Il est à noter que le journaliste qui a écrit le billet se fie à un blogueur qui voit de l'extrême-droite partout et qui est bien loin de se limiter à publier des "observations et des découvertes". Si ce blogueur est la seule source que le journaliste a trouvée pour confirmer que le groupe Pas de religion dans nos assiettes est xénophobe, permettez-moi d'avoir de sérieux doutes. D'ailleurs, ce blogueur a la bêtise de faire un lien avec la laïcité sur le partage du texte de La Voix de l'est sur sa page Facebook.

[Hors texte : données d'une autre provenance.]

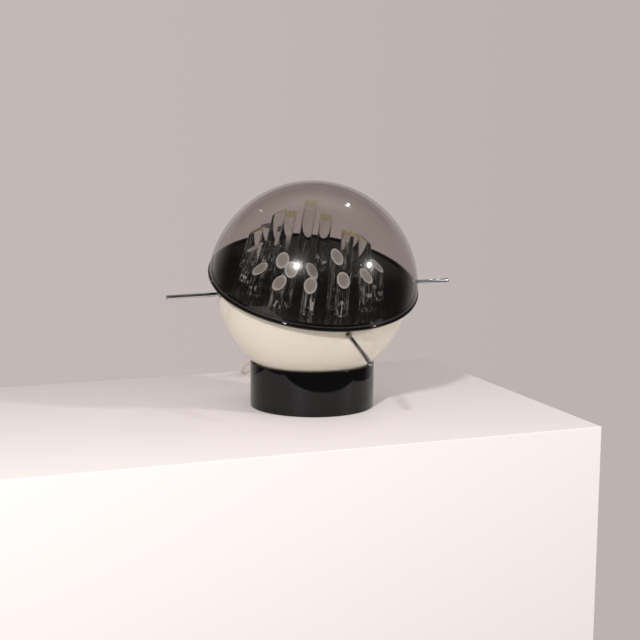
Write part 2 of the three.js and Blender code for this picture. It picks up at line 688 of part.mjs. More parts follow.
const ROUTE_TO_PLUG = [
  [2.9, 170, 7.25], [2.2, 179, 6.3], [-1.5, 191, 4.2], [-9.5, 201, 2.8], [-21, 206.5, 2.3],
  [-34, 205.5, 2.4], [-45.5, 199.5, 3.2], [-53, 189.5, 4.8], [-56, 179, 6.4], [-56, 174.5, 6.75],
];

function innerLead() {
  const start = new THREE.Vector3(0, 0, globeHeight)
    .addScaledVector(globeAxis, glandBottom - SEAT_GAP);
  const points = [
    start,
    start.clone().addScaledVector(globeAxis, -cordDiameter),
    ...vectors(INNER_LEAD_ROUTE),
    onOutletLine(reliefStart - SEAT_GAP - 2 * cordDiameter),
    onOutletLine(reliefStart - SEAT_GAP - cordDiameter),
    onOutletLine(reliefStart - SEAT_GAP),
  ];
  piece('inner_lead', cordAlong(points, 36), finishes.cordSkin);
}

function cordToSwitch() {
  const start = onOutletLine(reliefEnd + SEAT_GAP);
  piece('cord_to_switch', cordAlong([start, ...vectors(ROUTE_TO_SWITCH)], 48), finishes.cordSkin);
}

// The coil's loops spiral in on the surface and out again on top of themselves
const loopPitch = cordDiameter + COIL_LOOP_GAP;
const coilOutside = COIL_MEAN_RADIUS + (loopPitch * COIL_LOOPS) / 4;

function coilLine() {
  const steps = COIL_LOOPS * LOOP_STEPS;
  const loops = Array.from({ length: steps + 1 }, (_, i) => {
    const fromReversal = i / LOOP_STEPS - COIL_LOOPS / 2;
    const radius = coilOutside + loopPitch * (Math.abs(fromReversal) - COIL_LOOPS / 2);
    const climb = THREE.MathUtils.clamp(2 * fromReversal + 0.5, 0, 1);
    const angle = (-2 * Math.PI * i) / LOOP_STEPS;
    return new THREE.Vector3(
      COIL_CENTRE_X + radius * Math.cos(angle),
      COIL_CENTRE_Y + radius * Math.sin(angle),
      CORD_RADIUS + climb * loopPitch,
    );
  });
  const ahead = new THREE.Vector3(0, cordDiameter, 0);
  return [loops[0].clone().add(ahead), ...loops, loops[steps].clone().add(ahead)];
}

// One unbroken tube through the points of a line that stays nearly level
function levelTube(line, sides) {
  const up = new THREE.Vector3(0, 0, 1);
  const places = [];
  line.forEach((point, i) => {
    const before = line[Math.max(i - 1, 0)];
    const after = line[Math.min(i + 1, line.length - 1)];
    const along = after.clone().sub(before).normalize();
    const side = along.clone().cross(up).normalize();
    const top = side.clone().cross(along);
    for (let k = 0; k < sides; k += 1) {
      const angle = (2 * Math.PI * k) / sides;
      places.push(...point.clone()
        .addScaledVector(side, CORD_RADIUS * Math.cos(angle))
        .addScaledVector(top, CORD_RADIUS * Math.sin(angle)));
    }
  });
  const faces = [];
  for (let i = 0; i + 1 < line.length; i += 1) {
    for (let k = 0; k < sides; k += 1) {
      const [a, b] = [i * sides + k, i * sides + ((k + 1) % sides)];
      faces.push(a, b, b + sides, a, b + sides, a + sides);
    }
  }
  const last = (line.length - 1) * sides;
  for (let k = 1; k + 1 < sides; k += 1) {
    faces.push(0, k + 1, k, last, last + k, last + k + 1);
  }
  const geometry = new THREE.BufferGeometry();
  geometry.setAttribute('position', new THREE.Float32BufferAttribute(places, 3));
  geometry.setIndex(faces);
  return geometry;
}

// The least air between two loops of the coil, measured between points half a loop apart or more
function leastCoilGap(line) {
  let least = Infinity;
  for (let i = 0; i < line.length; i += 1) {
    for (let k = i + LOOP_STEPS / 2; k < line.length; k += 1) {
      least = Math.min(least, line[i].distanceTo(line[k]) - cordDiameter);
    }
  }
  return least;
}

function cordCoil() {
  const line = coilLine();
  console.log(`least gap between the coil's loops: ${leastCoilGap(line).toFixed(2)} mm`);
  piece('cord_coil', levelTube(line, LOOP_SIDES), finishes.cordSkin);
}

function cordToCoil() {
  const end = coilLine()[0].add(new THREE.Vector3(0, SEAT_GAP, 0));
  piece('cord_to_coil', cordAlong([...vectors(ROUTE_TO_COIL), end], 18), finishes.cordSkin);
}

function cordToPlug() {
  const start = coilLine().at(-1).add(new THREE.Vector3(0, SEAT_GAP, 0));
  const end = new THREE.Vector3(PLUG_X, PLUG_CORD_END_Y + SEAT_GAP, PLUG_THICKNESS / 2);
  piece('cord_to_plug', cordAlong([start, ...vectors(ROUTE_TO_PLUG), end], 18), finishes.cordSkin);
}

// The switch lies along X, and its shells meet a seat gap apart
const switchSplit = SWITCH_LOWER_HEIGHT + SEAT_GAP;
const switchTop = switchSplit + SWITCH_UPPER_HEIGHT;
const rockerPivot = switchTop - ROCKER_PIVOT_DROP;
const pocketLength = ROCKER_LENGTH + 2 * ROCKER_SWING_CLEARANCE;
const pocketWidth = ROCKER_WIDTH + 2 * FIT_GAP;
const noseHeight = SWITCH_NOSE_RADIUS + SWITCH_NOSE_RISE;

function placeOnSwitch(name, geometry, finish) {
  piece(name, geometry, finish).position.set(SWITCH_X, SWITCH_Y, 0);
}

function switchNose(direction) {
  const start = SWITCH_LENGTH / 2 - SWITCH_WALL / 2;
  const end = SWITCH_LENGTH / 2 + SWITCH_NOSE_LENGTH;
  const cone = turned([
    [0, start],
    [SWITCH_NOSE_RADIUS, start],
    [SWITCH_NOSE_TIP_RADIUS, end],
    [0, end],
  ], SMALL_SIDES);
  return outward(cone, direction, noseHeight);
}

function switchShells() {
  const outline = roundedOutline(SWITCH_LENGTH, SWITCH_WIDTH, SWITCH_CORNER_RADIUS);
  const chamberEnd = SWITCH_WALL - SWITCH_LENGTH / 2 + SWITCH_CORNER_RADIUS / 2;
  const chamberWidth = SWITCH_WIDTH - 2 * SWITCH_WALL - SWITCH_CORNER_RADIUS / 2;
  const chamber = (from, to, bottom, height) => (
    box(to - from, chamberWidth, height, (from + to) / 2, 0, bottom)
  );
  const lower = cut(
    join(slab(outline, SWITCH_LOWER_HEIGHT, 0), switchNose(0), switchNose(180)),
    chamber(chamberEnd, pocketLength / 2, SWITCH_WALL, SWITCH_LOWER_HEIGHT),
    disc(SWITCH_SCREW_RADIUS + FIT_GAP, -CUT_OVERRUN, switchTop).translate(SWITCH_SCREW_OFFSET, 0, 0),
    disc(SWITCH_SCREW_HEAD_RADIUS + FIT_GAP, -CUT_OVERRUN, screwHeadTop + FIT_GAP)
      .translate(SWITCH_SCREW_OFFSET, 0, 0),
  );
  placeOnSwitch('switch_lower_shell', lower, finishes.whitePlastic);
  const trunnionHole = disc(
    TRUNNION_RADIUS + FIT_GAP,
    -pocketWidth / 2 - TRUNNION_LENGTH,
    pocketWidth / 2 + TRUNNION_LENGTH,
    SMALL_SIDES,
  ).rotateX(Math.PI / 2).translate(0, 0, rockerPivot);
  const upper = cut(
    slab(outline, SWITCH_UPPER_HEIGHT, switchSplit),
    chamber(chamberEnd, -pocketLength / 2 - SWITCH_WALL, switchSplit - CUT_OVERRUN,
      SWITCH_UPPER_HEIGHT - SWITCH_WALL + CUT_OVERRUN),
    box(pocketLength, pocketWidth, SWITCH_UPPER_HEIGHT + 2 * CUT_OVERRUN, 0, 0, switchSplit - CUT_OVERRUN),
    trunnionHole,
    disc(SWITCH_SCREW_RADIUS + FIT_GAP, 0, screwTop + FIT_GAP).translate(SWITCH_SCREW_OFFSET, 0, 0),
  );
  placeOnSwitch('switch_upper_shell', upper, finishes.whitePlastic);
}

const screwHeadTop = SWITCH_SCREW_RECESS + SWITCH_SCREW_HEAD_HEIGHT;
const screwTop = switchSplit + SWITCH_SCREW_BITE;

function switchScrew() {
  const screw = turned([
    [0, SWITCH_SCREW_RECESS],
    [SWITCH_SCREW_HEAD_RADIUS, SWITCH_SCREW_RECESS],
    [SWITCH_SCREW_HEAD_RADIUS, screwHeadTop],
    [SWITCH_SCREW_RADIUS, screwHeadTop],
    [SWITCH_SCREW_RADIUS, screwTop],
    [0, screwTop],
  ], SMALL_SIDES);
  placeOnSwitch('switch_screw', screw.translate(SWITCH_SCREW_OFFSET, 0, 0), finishes.zinc);
}

// The rocker turns on two trunnions, and rests pressed down at one end
function switchRocker() {
  const end = ROCKER_LENGTH / 2;
  const side = new THREE.Shape([
    new THREE.Vector2(-end, -ROCKER_BELOW),
    new THREE.Vector2(end, -ROCKER_BELOW),
    new THREE.Vector2(end, ROCKER_END_RISE),
    new THREE.Vector2(0, ROCKER_MIDDLE_RISE),
    new THREE.Vector2(-end, ROCKER_END_RISE),
  ]);
  const blade = slab(side, ROCKER_WIDTH, -ROCKER_WIDTH / 2).rotateX(Math.PI / 2);
  const reach = ROCKER_WIDTH / 2 + TRUNNION_LENGTH;
  const trunnions = disc(TRUNNION_RADIUS, -reach, reach).rotateX(Math.PI / 2);
  const rocker = join(blade, trunnions).rotateY(radians(ROCKER_TILT)).translate(0, 0, rockerPivot);
  placeOnSwitch('switch_rocker', rocker, finishes.whitePlastic);
}

// The plug points to -Y: its cord end is its origin
function placeOnPlug(name, geometry, finish) {
  piece(name, geometry, finish).position.set(PLUG_X, PLUG_CORD_END_Y, 0);
}

function plug() {
  const front = -PLUG_RELIEF_LENGTH - PLUG_LENGTH;
  const tail = -PLUG_RELIEF_LENGTH;
  const outline = new THREE.Shape([
    new THREE.Vector2(-PLUG_WIDTH / 2 + PLUG_EDGE, front),
    new THREE.Vector2(PLUG_WIDTH / 2 - PLUG_EDGE, front),
    new THREE.Vector2(PLUG_WIDTH / 2, front + PLUG_EDGE),
    new THREE.Vector2(PLUG_WIDTH / 2, front + PLUG_SHOULDER),
    new THREE.Vector2(PLUG_TAIL_WIDTH / 2, tail),
    new THREE.Vector2(-PLUG_TAIL_WIDTH / 2, tail),
    new THREE.Vector2(-PLUG_WIDTH / 2, front + PLUG_SHOULDER),
    new THREE.Vector2(-PLUG_WIDTH / 2, front + PLUG_EDGE),
  ]);
  const middle = PLUG_THICKNESS / 2;
  const relief = turned([
    [0, -PLUG_EDGE],
    [PLUG_RELIEF_RADIUS, -PLUG_EDGE],
    [PLUG_RELIEF_TIP_RADIUS, PLUG_RELIEF_LENGTH],
    [0, PLUG_RELIEF_LENGTH],
  ], SMALL_SIDES).rotateX(-Math.PI / 2).translate(0, tail, middle);
  const pinPlaces = [-PIN_SPACING / 2, PIN_SPACING / 2];
  const sockets = pinPlaces.map((x) => (
    disc(PIN_RADIUS + FIT_GAP, -PIN_SOCKET_DEPTH, CUT_OVERRUN).rotateX(Math.PI / 2).translate(x, front, middle)
  ));
  const body = cut(join(slab(outline, PLUG_THICKNESS, 0), relief), ...sockets);
  placeOnPlug('plug_body', body, finishes.whitePlastic);
  const pin = turned([
    [0, SEAT_GAP - PIN_SOCKET_DEPTH],
    [PIN_RADIUS, SEAT_GAP - PIN_SOCKET_DEPTH],
    [PIN_RADIUS, PIN_LENGTH - PIN_TIP],
    [PIN_RADIUS - PIN_TIP, PIN_LENGTH],
    [0, PIN_LENGTH],
  ], SMALL_SIDES).rotateX(Math.PI / 2);
  ['left', 'right'].forEach((side, i) => {
    placeOnPlug(`plug_pin_${side}`, pin.clone().translate(pinPlaces[i], front, middle), finishes.chrome);
  });
}

baseRing();
basePlate();
strainRelief();
ivoryBowl();
blackDish();
dishSkirt();
smokedDome();
clearRods.forEach(clearRod);
chromeAzimuths.forEach((azimuth, i) => {
  chromeRod(azimuth, chromeSides[i]);
  rodBush(azimuth, chromeSides[i]);
  rodNut(azimuth, chromeSides[i]);
});
nippleStack();
lampholder();
bulb();
innerLead();
cordToSwitch();
cordToCoil();
cordCoil();
cordToPlug();
switchShells();
switchScrew();
switchRocker();
plug();

export default lamp;
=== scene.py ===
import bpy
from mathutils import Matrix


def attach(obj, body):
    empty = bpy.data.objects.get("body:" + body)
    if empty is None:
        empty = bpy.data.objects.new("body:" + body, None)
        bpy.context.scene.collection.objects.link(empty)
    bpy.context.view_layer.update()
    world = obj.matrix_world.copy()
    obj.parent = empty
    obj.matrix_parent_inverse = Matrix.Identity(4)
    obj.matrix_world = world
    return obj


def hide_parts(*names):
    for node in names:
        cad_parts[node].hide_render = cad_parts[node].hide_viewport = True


bl_info = {
    "name": "Tilted Globe Lamp",
    "version": (1, 0, 0),
    "blender": (4, 5, 0),
    "location": "View3D > Sidebar > Globe Lamp",
    "description": "Finishes the packed globe table lamp and sets up its studio",
    "category": "Object",
}

import math

import bmesh
import bpy
from bpy.props import FloatProperty, FloatVectorProperty, IntProperty, PointerProperty
from bpy.types import Operator, Panel, PropertyGroup
from mathutils import Matrix, Vector

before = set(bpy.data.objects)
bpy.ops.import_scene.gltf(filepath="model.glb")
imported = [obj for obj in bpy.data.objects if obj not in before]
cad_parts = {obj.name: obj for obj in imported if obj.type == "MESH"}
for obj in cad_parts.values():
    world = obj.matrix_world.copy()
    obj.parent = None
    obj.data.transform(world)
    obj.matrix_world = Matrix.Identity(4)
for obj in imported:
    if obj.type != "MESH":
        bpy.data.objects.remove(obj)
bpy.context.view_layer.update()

# Gaps in metres: between pieces that touch, around what fills a hole, and around what slips on
SEAT = 0.0003
FIT = 0.0003
SLIP = 0.0008
# How far a drill reaches past the wall that it cuts
PAST = 0.004
# The CAD solids' small round pieces have this many flat sides
CAD_SIDES = 40


def length(name, default, description):
    return FloatProperty(
        name=name, default=default, min=0.0, precision=4, unit="LENGTH", description=description
    )


def angle(name, degrees, description):
    return FloatProperty(
        name=name, default=math.radians(degrees), subtype="ANGLE", description=description
    )


def colour(name, default, description):
    return FloatVectorProperty(
        name=name, default=default, size=3, min=0.0, max=1.0, subtype="COLOR",
        description=description,
    )


def share(name, default, description):
    return FloatProperty(name=name, default=default, min=0.0, description=description)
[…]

À moins que le groupe Pas de religion dans nos assiettes milite pour interdire la vente de produits halal ou casher (ce qui est à distinguer de chercher à convaincre d'autres gens de ne pas en acheter), ce blogueur fait des amalgames douteux (et ce n'est pas la première fois qu'il en fait). Il ne s'agit pas d'appliquer la laïcité à l'épicerie, mais du droit d'un consommateur qui ne veut pas de religion dans son assiette, à faire ses choix alimentaires en ce sens.

Si des gens refusent qu'on leur impose la nourriture halal ou casher, que ce soit en ne servant que ça dans des milieux comme les écoles ou les hôpitaux, ou en en vendant tellement dans les épiceries qu'il devient difficile de se nourrir sans cautionner des religions, eh bien leur liberté de conscience est tout aussi importante que celle des religieux pratiquants. Ça pourrait être le fait d'anti-théistes comme moi. Ça pourrait aussi être le fait de chrétiens qui ne veulent pas cautionner une religion autre que la leur : bien que je sois contre le christianisme, ces gens seraient tout autant dans leur droit, tout comme un juif qui refuse de manger halal serait dans son droit de ne pas vouloir cautionner une autre religion que la sienne.